Isn't this the fix that Bron said needs more discussion? Or am I
confusing it with something else.
I've marked a few other bugzilla items as blockers, as an indication of
what I think should go into 2.3.13. In general, unified murder
continues to be broken for many uses. I have fixes for 2914, but 2915
requires some discussion. There's also 2814, 2973, and 2976, all
related to unified murder faults.
Unified Murder may have been a bad idea. I'm all for removing the code,
unless folks find it useful and want it fixed.

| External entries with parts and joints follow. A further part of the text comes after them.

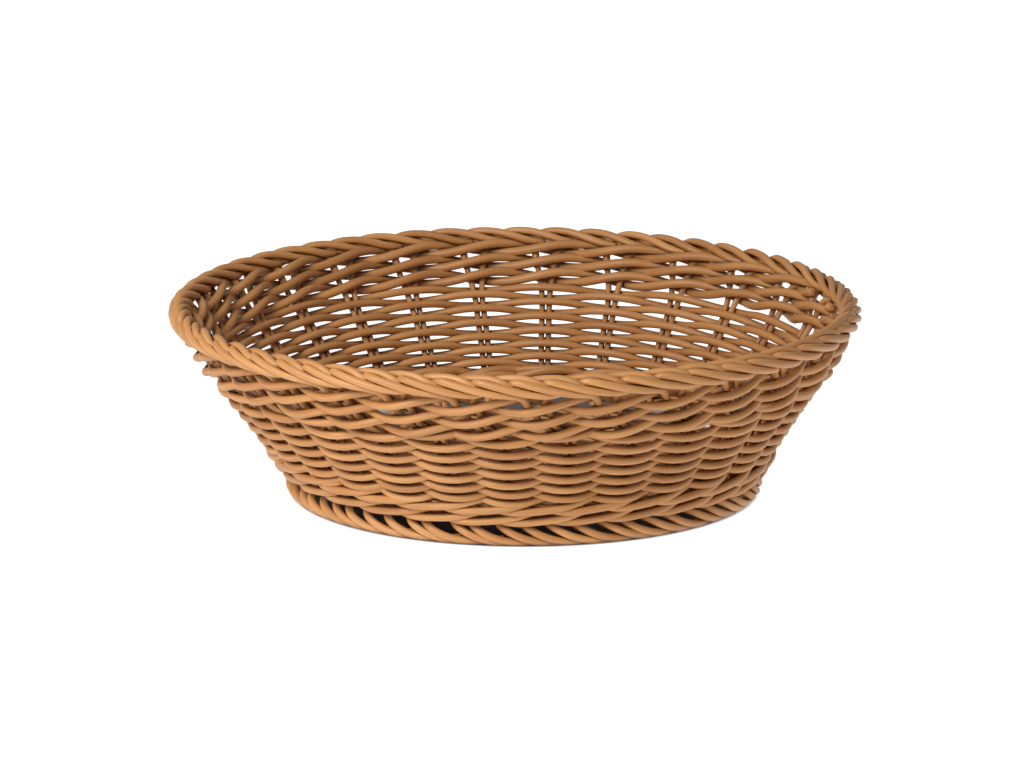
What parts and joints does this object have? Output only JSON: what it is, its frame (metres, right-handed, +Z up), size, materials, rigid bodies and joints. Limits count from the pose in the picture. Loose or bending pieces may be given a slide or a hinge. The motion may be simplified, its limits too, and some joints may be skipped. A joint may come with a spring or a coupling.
{
  "type": "bread basket",
  "caption": "Shallow round woven basket with flared open-weave wall, rope-like rolled rim and foot ring, for serving bread or fruit.",
  "frame": {"origin": "middle of the footprint on the ground plane", "axes": "+Z up along the basket's axis, -Y toward the side seen from the front"},
  "size_m": [0.25, 0.25, 0.0705],
  "materials": {
    "stake_strand": "satin tan synthetic cane, faint lengthwise streaks",
    "weaver_strand": "satin tan synthetic cane, faint lengthwise streaks",
    "border_strand": "satin light tan synthetic cane",
    "base_strand": "satin brown-tan synthetic cane"
  },
  "bodies": {
    "root": {"stake_01": "stake_strand", "stake_02": "stake_strand", "stake_03": "stake_strand", "stake_04": "stake_strand", "stake_05": "stake_strand", "stake_06": "stake_strand", "stake_07": "stake_strand", "stake_08": "stake_strand", "stake_09": "stake_strand", "stake_10": "stake_strand", "stake_11": "stake_strand", "stake_12": "stake_strand", "stake_13": "stake_strand", "stake_14": "stake_strand", "stake_15": "stake_strand", "stake_16": "stake_strand", "stake_17": "stake_strand", "stake_18": "stake_strand", "stake_19": "stake_strand", "stake_20": "stake_strand", "stake_21": "stake_strand", "stake_22": "stake_strand", "stake_23": "stake_strand", "stake_24": "stake_strand", "stake_25": "stake_strand", "stake_26": "stake_strand", "stake_27": "stake_strand", "stake_28": "stake_strand", "stake_29": "stake_strand", "side_weaver": "weaver_strand", "upper_pairing_strand_1": "weaver_strand", "upper_pairing_strand_2": "weaver_strand", "lower_wale_strand_1": "weaver_strand", "lower_wale_strand_2": "weaver_strand", "lower_wale_strand_3": "weaver_strand", "rim_border": "border_strand", "foot_border": "border_strand", "base_stick_1": "base_strand", "base_stick_2": "base_strand", "base_stick_3": "base_strand", "base_stick_4": "base_strand", "base_stick_5": "base_strand", "base_stick_6": "base_strand", "base_stick_7": "base_strand", "base_stick_8": "base_strand", "base_weaver_1": "base_strand", "base_weaver_2": "base_strand"}
  },
  "joints": []
}
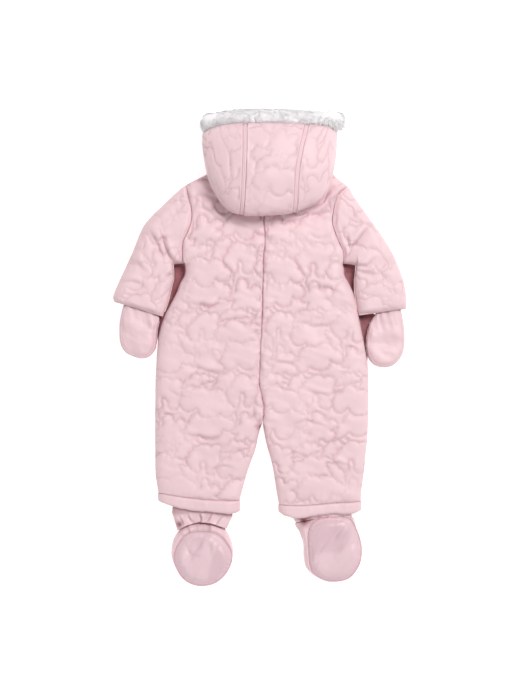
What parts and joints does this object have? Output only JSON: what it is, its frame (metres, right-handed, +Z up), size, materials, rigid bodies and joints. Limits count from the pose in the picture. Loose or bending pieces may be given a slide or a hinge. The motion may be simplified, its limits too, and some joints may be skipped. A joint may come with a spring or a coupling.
{
  "type": "baby snowsuit",
  "caption": "Quilted all-in-one pramsuit with a fur-edged hood, mittens and booties, laid face down with its hood over its back, zipped up the front",
  "frame": {"origin": "on the surface that the suit lies on, under the middle of its box", "axes": "+Y runs from the feet to the hood, +X to the right of someone who looks down on the suit's back with the hood away from them, +Z up from the surface"},
  "size_m": [0.4082, 0.6618, 0.075],
  "materials": {
    "quilted_cloth": "pale pink satin-woven nylon, quilted in lobed outlines",
    "plain_cloth": "pale pink satin-woven nylon, not quilted",
    "sole_cloth": "pink satin with a soft shine",
    "fur": "white long-pile artificial fur",
    "zip_tape": "pink woven tape",
    "zip_metal": "polished metal"
  },
  "bodies": {
    "suit": {"back_left": "quilted_cloth", "back_right": "quilted_cloth", "front_left": "quilted_cloth", "front_right": "quilted_cloth", "sleeve_left": "quilted_cloth", "sleeve_right": "quilted_cloth", "leg_band_left": "plain_cloth", "leg_band_right": "plain_cloth", "mitten_back_left": "plain_cloth", "mitten_palm_left": "plain_cloth", "mitten_back_right": "plain_cloth", "mitten_palm_right": "plain_cloth", "bootie_ankle_left": "plain_cloth", "bootie_ankle_right": "plain_cloth", "bootie_upper_left": "plain_cloth", "bootie_upper_right": "plain_cloth", "bootie_sole_left": "sole_cloth", "bootie_sole_right": "sole_cloth", "hood_centre": "quilted_cloth", "hood_side_left": "quilted_cloth", "hood_side_right": "quilted_cloth", "hood_fur_trim": "fur", "zip_tape_left": "zip_tape", "zip_tape_right": "zip_tape", "zip_coil": "zip_tape", "zip_slider": "zip_metal"},
    "pull_tab": {"zip_pull_tab": "zip_metal"}
  },
  "joints": [
    {"name": "pull_tab_hinge", "type": "hinge", "parent": "suit", "child": "pull_tab", "pos_m": [0.0037, 0.1931, 0.0022], "axis": [1, 0, 0], "range_deg": [0, 150]}
  ]
}
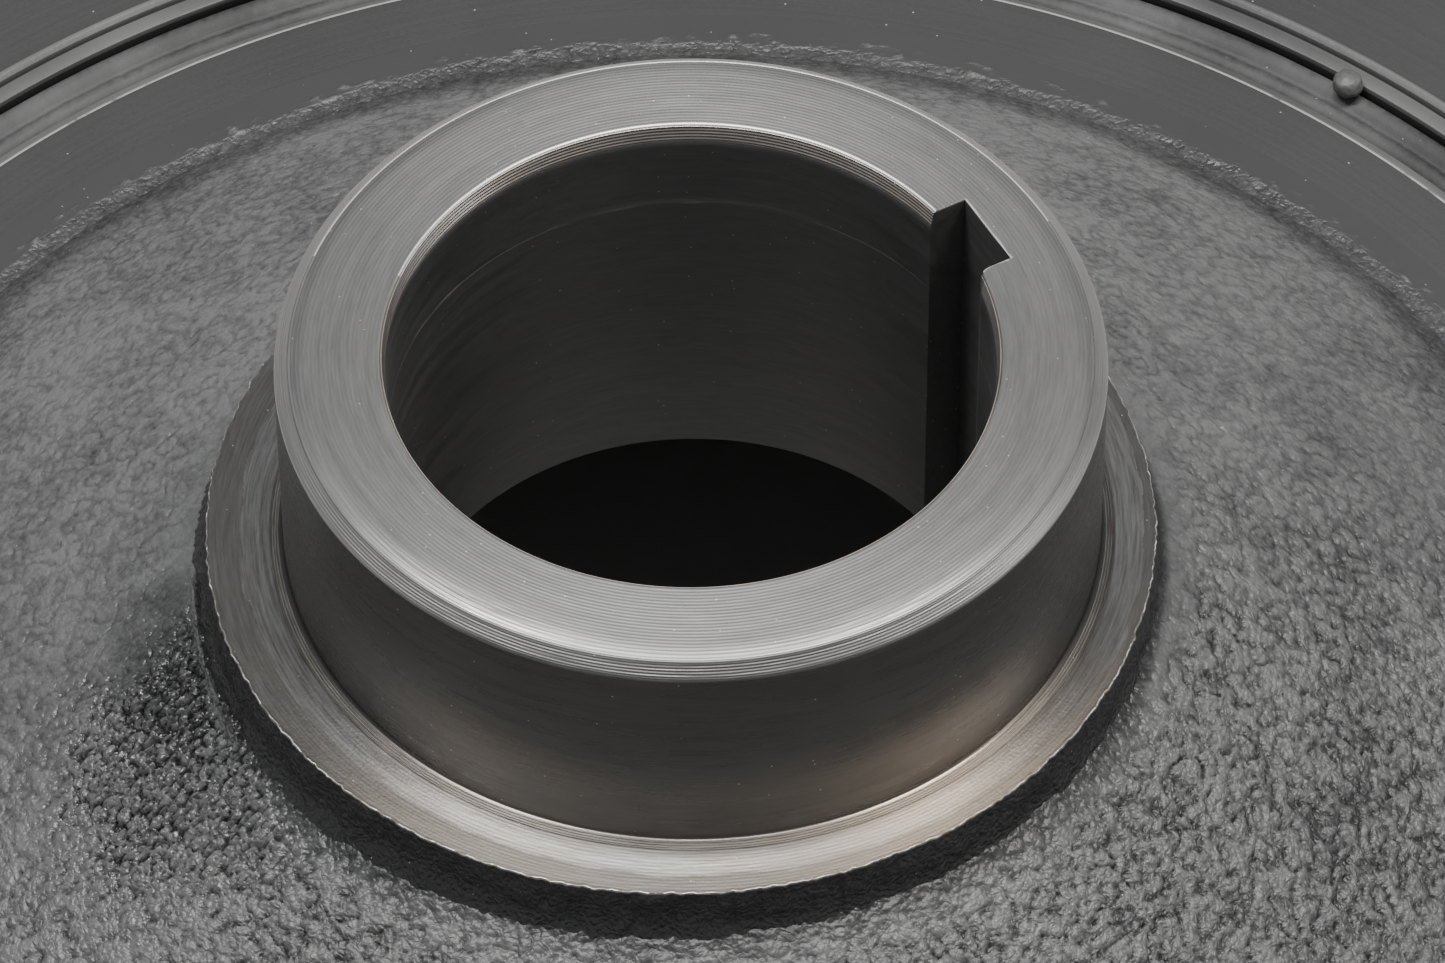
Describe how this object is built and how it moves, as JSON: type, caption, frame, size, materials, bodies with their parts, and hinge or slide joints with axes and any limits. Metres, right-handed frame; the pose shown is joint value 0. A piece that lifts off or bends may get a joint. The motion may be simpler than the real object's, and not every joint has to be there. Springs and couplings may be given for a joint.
{
  "type": "v belt pulley",
  "caption": "Crankshaft V-belt pulley: cast hub with a keyed bore and oil-seal surface, a bonded rubber damper and an outer ring with V grooves.",
  "frame": {"origin": "on the shaft axis, in the plane of the front rim face that the pulley stands on", "axes": "+Z along the shaft towards the engine; +Y through the middle of the keyway"},
  "size_m": [0.168, 0.168, 0.0675],
  "materials": {
    "hub_iron": "rough sand-cast web in dark grey paint, turned bare hub with fine tool marks",
    "inner_sleeve_steel": "cut end, painted over",
    "damper_rubber": "moulded, matt, dusty",
    "outer_sleeve_steel": "turned end with worn paint",
    "ring_iron": "turned and painted dark grey, satin, bare edges"
  },
  "bodies": {
    "hub": {"hub_casting": "hub_iron", "inner_sleeve": "inner_sleeve_steel", "damper_rubber": "damper_rubber"},
    "belt_ring": {"outer_sleeve": "outer_sleeve_steel", "pulley_ring": "ring_iron"}
  },
  "joints": [
    {"name": "ring_twist", "type": "hinge", "parent": "hub", "child": "belt_ring", "pos_m": [0, 0, 0.0175], "axis": [0, 0, 1], "range_deg": [-1, 1], "stiffness_Nm_per_rad": 200}
  ]
}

Stuff not in bugzilla (AFAIK) for which I have fixes running in production:
. force_sasl_client_mech and hostname_mechs can't be plain when backends
require PLAIN+TLS.
. backend_connect edits prot->banner.is_capa.
Depending where you're looking, it might be by design.
Are the bugs below blockers, or can they wait?
. the mupdate master reports changes to mupdate slaves out of order if
the change rate is higher that 1 every 10 seconds.
. master starts two threads for every connection.
. mupdate slave ignores errors when writing NOOPs (e.g., that the GSSAPI
context has expired). There's also the possibility to get our of sync
with the mupdate master.
I also have tested code:
. which implements the various LDAP changes that I've discussed on the
list.
. adds debugging for ctl_mboxlist, replacing the assert I added recently
for cases where ctl_mboxlist was incorrectly removing local mailboxes.
. proxies quota commands when supports_referrals is 0.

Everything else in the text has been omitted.